In the records below, begin at the line that has "upper_half_shell();" and stop after the line that has "for node in"; quote those lines verbatim and nothing more.

-- BEGIN ENTRIES PROVIDED --

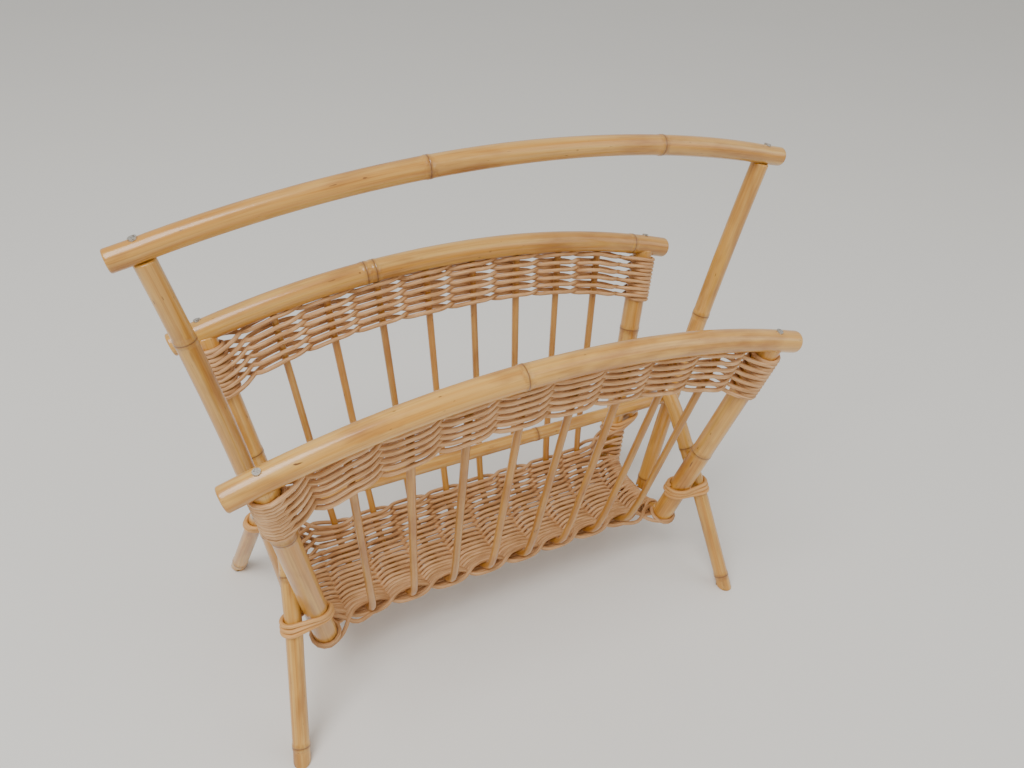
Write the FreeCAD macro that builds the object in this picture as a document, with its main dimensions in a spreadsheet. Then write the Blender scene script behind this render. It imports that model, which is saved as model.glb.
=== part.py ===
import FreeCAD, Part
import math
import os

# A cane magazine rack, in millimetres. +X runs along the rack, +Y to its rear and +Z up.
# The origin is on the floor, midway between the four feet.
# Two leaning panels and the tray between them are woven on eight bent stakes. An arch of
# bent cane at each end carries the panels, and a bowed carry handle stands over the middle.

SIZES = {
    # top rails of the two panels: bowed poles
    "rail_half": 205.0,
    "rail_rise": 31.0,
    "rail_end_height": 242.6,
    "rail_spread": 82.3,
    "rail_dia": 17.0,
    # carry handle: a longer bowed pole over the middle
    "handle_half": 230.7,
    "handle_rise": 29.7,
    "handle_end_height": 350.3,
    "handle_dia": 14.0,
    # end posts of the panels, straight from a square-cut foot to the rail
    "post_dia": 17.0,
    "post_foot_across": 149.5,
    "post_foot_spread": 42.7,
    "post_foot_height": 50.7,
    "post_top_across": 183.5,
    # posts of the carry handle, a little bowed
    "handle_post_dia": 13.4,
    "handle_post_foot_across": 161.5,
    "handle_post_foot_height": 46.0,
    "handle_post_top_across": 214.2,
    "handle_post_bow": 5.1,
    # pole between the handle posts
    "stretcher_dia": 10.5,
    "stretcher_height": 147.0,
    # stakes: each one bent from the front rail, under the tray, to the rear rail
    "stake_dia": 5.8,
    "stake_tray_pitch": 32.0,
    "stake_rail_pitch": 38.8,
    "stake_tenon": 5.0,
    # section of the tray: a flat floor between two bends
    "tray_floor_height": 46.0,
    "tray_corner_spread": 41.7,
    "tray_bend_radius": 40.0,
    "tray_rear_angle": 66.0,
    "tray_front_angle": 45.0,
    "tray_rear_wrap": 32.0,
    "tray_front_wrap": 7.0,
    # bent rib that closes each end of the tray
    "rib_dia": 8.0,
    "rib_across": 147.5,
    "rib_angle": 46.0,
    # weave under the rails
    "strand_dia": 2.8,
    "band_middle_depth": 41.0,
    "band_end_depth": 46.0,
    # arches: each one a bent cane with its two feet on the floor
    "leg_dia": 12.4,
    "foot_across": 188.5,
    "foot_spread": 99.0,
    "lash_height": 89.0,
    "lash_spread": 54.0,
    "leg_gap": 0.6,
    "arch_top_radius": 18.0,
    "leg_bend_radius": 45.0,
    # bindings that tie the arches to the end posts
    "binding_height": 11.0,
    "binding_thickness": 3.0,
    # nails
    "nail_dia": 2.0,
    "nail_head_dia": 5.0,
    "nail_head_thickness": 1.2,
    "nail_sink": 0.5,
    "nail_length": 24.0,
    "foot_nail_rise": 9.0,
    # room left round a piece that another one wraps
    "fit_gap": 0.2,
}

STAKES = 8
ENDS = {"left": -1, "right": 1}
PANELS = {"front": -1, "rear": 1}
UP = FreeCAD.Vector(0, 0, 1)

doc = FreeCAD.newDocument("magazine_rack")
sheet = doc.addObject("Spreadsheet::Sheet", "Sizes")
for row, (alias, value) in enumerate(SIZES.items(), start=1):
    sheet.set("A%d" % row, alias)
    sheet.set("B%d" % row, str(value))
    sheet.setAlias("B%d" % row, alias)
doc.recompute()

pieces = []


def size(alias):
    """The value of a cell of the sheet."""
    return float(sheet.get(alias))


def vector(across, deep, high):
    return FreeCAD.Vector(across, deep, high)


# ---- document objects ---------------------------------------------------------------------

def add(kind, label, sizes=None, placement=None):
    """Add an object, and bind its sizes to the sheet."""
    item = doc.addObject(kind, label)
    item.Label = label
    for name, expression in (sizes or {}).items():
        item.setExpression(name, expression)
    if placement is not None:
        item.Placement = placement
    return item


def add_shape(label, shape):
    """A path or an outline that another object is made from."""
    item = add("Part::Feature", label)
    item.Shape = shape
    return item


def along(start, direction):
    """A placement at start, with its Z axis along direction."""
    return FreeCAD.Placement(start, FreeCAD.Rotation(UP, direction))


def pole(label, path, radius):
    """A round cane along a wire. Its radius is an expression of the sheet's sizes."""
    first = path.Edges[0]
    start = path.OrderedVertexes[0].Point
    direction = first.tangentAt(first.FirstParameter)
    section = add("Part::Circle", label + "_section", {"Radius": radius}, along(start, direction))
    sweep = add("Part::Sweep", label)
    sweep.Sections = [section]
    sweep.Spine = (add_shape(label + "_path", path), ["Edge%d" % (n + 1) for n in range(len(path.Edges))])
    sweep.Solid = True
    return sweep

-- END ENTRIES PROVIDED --
-- BEGIN ENTRIES PROVIDED --

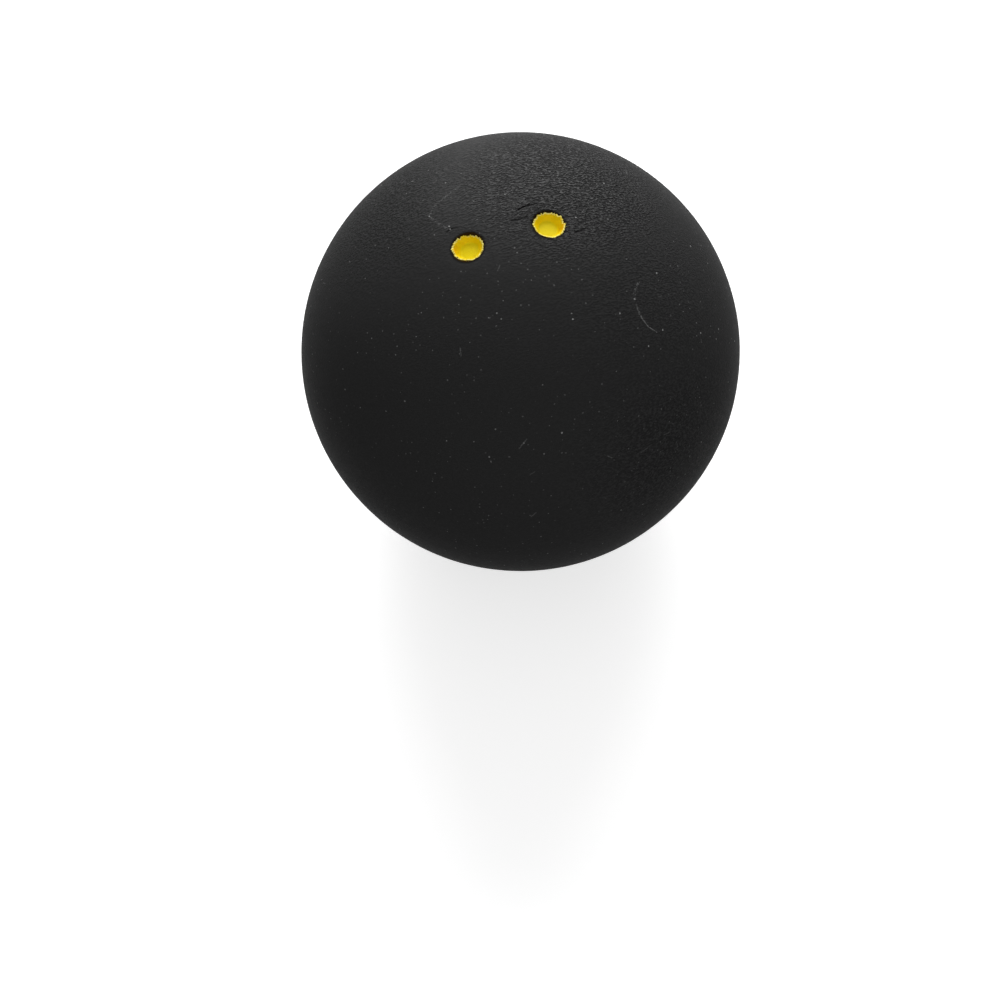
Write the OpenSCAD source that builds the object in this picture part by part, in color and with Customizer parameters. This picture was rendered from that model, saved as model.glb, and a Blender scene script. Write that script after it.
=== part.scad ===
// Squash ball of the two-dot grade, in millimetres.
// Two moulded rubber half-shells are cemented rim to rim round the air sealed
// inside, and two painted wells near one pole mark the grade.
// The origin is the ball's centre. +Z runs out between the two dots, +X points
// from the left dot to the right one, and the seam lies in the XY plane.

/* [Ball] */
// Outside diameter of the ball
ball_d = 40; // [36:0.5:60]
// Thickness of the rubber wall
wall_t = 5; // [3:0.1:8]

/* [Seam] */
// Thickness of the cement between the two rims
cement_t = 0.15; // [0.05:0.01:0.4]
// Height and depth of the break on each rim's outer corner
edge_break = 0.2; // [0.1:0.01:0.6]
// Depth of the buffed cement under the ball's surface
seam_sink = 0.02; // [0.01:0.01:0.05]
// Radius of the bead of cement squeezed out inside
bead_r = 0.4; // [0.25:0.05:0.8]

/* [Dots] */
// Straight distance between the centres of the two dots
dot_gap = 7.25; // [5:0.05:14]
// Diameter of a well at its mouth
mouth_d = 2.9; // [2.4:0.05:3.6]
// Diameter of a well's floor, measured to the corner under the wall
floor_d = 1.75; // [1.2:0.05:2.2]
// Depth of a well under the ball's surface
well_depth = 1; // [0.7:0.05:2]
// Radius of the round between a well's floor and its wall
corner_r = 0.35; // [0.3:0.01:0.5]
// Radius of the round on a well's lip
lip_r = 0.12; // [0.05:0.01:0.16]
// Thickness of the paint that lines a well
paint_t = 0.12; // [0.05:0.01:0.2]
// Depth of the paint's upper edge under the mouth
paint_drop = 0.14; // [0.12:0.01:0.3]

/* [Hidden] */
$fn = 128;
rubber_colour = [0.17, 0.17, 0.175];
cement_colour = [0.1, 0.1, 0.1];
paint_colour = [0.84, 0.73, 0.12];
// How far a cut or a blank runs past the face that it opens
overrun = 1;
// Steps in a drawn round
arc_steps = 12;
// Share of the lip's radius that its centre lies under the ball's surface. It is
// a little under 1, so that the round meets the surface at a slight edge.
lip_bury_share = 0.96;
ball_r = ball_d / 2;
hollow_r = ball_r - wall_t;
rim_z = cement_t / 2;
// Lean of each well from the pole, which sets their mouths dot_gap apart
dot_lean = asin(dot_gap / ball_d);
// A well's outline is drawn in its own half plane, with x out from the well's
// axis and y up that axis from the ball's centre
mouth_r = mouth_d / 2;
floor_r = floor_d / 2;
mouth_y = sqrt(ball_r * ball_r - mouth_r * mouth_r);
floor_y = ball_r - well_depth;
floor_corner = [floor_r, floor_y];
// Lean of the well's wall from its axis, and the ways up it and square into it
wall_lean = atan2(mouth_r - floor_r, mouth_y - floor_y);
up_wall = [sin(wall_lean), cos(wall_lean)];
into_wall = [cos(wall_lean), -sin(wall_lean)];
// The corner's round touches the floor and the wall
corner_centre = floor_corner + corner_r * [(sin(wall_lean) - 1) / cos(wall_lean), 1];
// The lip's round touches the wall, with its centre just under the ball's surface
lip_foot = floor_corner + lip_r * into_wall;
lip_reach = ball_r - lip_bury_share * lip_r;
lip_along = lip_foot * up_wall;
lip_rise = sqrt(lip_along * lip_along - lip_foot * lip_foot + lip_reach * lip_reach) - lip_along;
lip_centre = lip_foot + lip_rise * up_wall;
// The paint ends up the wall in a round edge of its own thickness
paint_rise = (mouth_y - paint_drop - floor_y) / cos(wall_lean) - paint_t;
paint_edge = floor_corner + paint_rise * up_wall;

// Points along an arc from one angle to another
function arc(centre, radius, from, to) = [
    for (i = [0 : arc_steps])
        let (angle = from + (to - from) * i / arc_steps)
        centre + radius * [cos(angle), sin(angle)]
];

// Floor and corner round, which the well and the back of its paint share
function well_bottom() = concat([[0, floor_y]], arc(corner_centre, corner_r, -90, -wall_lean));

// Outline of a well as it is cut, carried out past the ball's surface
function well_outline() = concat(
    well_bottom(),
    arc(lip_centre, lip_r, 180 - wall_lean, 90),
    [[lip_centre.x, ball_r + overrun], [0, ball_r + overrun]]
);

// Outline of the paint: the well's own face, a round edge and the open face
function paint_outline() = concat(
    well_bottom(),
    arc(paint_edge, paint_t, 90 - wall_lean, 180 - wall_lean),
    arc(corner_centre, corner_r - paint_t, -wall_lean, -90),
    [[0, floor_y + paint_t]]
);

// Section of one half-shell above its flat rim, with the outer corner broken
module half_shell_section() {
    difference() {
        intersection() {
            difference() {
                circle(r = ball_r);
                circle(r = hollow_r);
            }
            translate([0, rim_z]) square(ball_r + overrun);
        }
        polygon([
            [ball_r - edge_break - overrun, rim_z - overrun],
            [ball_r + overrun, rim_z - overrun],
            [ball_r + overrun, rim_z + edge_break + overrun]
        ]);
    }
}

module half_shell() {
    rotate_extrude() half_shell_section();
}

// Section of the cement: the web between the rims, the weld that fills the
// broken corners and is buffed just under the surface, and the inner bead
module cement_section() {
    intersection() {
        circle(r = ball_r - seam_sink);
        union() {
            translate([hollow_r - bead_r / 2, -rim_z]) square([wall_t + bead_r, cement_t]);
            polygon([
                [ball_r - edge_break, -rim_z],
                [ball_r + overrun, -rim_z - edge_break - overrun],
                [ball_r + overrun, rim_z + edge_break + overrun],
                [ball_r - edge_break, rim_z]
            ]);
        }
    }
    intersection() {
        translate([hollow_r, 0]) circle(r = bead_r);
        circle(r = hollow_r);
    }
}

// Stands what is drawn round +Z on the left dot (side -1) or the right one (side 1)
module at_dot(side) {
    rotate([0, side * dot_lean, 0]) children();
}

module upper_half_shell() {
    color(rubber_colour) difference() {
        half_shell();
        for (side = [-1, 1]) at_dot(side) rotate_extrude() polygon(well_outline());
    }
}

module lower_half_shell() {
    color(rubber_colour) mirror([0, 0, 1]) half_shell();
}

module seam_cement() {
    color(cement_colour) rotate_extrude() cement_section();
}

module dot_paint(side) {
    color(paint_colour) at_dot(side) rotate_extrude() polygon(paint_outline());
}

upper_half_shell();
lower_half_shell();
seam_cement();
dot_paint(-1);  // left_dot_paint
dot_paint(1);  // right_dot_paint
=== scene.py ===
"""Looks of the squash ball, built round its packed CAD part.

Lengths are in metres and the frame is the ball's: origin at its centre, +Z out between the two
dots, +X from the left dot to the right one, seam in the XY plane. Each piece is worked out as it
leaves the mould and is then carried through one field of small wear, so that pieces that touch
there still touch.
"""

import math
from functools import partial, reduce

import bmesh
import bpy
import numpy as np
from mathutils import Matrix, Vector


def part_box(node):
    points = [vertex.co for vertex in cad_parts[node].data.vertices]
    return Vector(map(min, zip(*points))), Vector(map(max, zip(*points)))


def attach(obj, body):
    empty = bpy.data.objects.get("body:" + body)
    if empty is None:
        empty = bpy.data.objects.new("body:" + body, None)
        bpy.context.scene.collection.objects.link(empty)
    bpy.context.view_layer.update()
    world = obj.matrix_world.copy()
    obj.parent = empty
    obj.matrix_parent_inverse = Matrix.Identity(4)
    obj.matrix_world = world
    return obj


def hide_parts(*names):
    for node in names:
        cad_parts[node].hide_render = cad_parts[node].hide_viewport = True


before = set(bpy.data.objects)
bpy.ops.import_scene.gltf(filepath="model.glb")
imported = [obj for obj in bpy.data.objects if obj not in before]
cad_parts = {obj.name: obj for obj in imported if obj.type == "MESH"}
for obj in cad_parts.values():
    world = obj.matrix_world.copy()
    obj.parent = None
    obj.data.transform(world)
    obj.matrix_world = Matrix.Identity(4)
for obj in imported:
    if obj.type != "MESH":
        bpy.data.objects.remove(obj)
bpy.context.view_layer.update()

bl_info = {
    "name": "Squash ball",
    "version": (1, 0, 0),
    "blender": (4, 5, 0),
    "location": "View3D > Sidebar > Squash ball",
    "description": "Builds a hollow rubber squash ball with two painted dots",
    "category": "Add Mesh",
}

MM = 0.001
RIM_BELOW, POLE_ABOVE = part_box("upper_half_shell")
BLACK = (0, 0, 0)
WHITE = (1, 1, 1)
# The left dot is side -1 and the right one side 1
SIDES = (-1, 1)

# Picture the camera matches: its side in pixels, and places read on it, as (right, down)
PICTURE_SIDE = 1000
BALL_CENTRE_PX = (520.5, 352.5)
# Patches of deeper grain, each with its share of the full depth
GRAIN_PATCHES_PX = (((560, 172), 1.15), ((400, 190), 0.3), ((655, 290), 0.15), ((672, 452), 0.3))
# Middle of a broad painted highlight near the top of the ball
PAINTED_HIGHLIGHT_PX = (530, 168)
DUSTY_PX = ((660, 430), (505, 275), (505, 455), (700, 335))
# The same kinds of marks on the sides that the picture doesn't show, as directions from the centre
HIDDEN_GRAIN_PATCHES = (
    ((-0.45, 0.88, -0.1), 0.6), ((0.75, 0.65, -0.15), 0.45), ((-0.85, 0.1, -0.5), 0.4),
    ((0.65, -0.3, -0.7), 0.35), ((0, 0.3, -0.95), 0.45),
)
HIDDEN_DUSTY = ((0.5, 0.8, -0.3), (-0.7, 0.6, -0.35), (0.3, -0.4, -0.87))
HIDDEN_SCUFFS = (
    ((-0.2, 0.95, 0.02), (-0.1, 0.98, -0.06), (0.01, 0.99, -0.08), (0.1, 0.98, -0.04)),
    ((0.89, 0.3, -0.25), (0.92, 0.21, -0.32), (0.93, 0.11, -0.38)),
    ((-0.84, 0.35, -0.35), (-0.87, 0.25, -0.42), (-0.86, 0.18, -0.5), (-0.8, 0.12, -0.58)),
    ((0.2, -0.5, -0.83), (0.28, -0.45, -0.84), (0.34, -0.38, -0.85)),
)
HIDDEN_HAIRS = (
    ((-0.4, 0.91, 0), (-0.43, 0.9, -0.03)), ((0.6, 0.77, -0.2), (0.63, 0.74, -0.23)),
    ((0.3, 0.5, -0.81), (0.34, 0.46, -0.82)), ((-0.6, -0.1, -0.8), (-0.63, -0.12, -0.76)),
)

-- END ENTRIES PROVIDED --

## SOLUTION BELOW
upper_half_shell();
lower_half_shell();
seam_cement();
dot_paint(-1);  // left_dot_paint
dot_paint(1);  // right_dot_paint
=== scene.py ===
"""Looks of the squash ball, built round its packed CAD part.

Lengths are in metres and the frame is the ball's: origin at its centre, +Z out between the two
dots, +X from the left dot to the right one, seam in the XY plane. Each piece is worked out as it
leaves the mould and is then carried through one field of small wear, so that pieces that touch
there still touch.
"""

import math
from functools import partial, reduce

import bmesh
import bpy
import numpy as np
from mathutils import Matrix, Vector


def part_box(node):
    points = [vertex.co for vertex in cad_parts[node].data.vertices]
    return Vector(map(min, zip(*points))), Vector(map(max, zip(*points)))


def attach(obj, body):
    empty = bpy.data.objects.get("body:" + body)
    if empty is None:
        empty = bpy.data.objects.new("body:" + body, None)
        bpy.context.scene.collection.objects.link(empty)
    bpy.context.view_layer.update()
    world = obj.matrix_world.copy()
    obj.parent = empty
    obj.matrix_parent_inverse = Matrix.Identity(4)
    obj.matrix_world = world
    return obj


def hide_parts(*names):
    for node in names:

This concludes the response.